The data gets added to GIS to provide the digital twin of the preserve. Researchers add to it, and the open nature of the digital twin allows them to plug in their own research and influence others, while everyone gets a greater understanding.

The institute has been collaborating with Indigenous communities to incorporate traditional land management practices where possible. Practices such as prescribed burning have proved effective for reducing fire intensity while enhancing the quality of the landscape to culturally important plant species.

To date, the inventories have largely been on land, but marine inventories are under way in order to create land-sea connectivity in the face of climate change. The structure of the marine protected area off the coast and the mix of cold water from the north with warm water from the Santa Barbara Channel, yield the most diverse surfperch community in California. Also, the Point Conception State Marine Reserve is a protected area of 22.52 square miles, where no living marine resources may be taken.

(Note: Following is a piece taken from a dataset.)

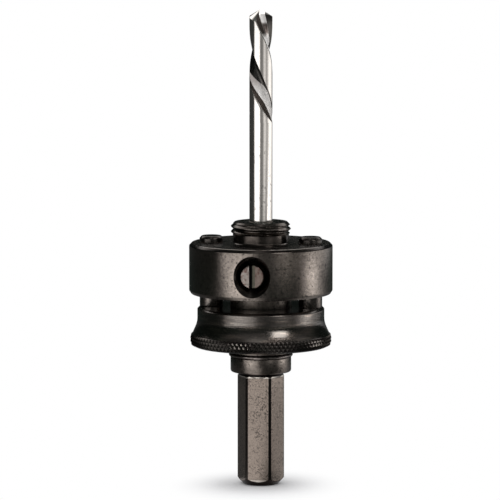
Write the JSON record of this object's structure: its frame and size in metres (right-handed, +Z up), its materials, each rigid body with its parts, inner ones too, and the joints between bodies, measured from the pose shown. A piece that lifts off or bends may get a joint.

The preserve is focused on protection. There are access points nearby, including at the Jalama Beach County Park, but the preserve is largely off-limits to the general public. In the future, access will be managed through docent-led hiking tours and volunteer opportunities. That gives the wildlife free reign, and it enables scientists, land managers, and Indigenous partners to see the land as it has long been and witness how a native coastal ecosystem really works.

Elsewhere along the California coast, there are efforts to restore connectivity for wildlife. But in this place, we can all see and understand what natural connectivity means, because the flow of species is unfettered across diverse habitat types.

Many discoveries have been made in the few years this wild property has been available for science, and more are certain to come.

“This landscape has a really powerful narrative to tell us in this moment in human history, and we’re excited to tell these stories,” Reynolds said.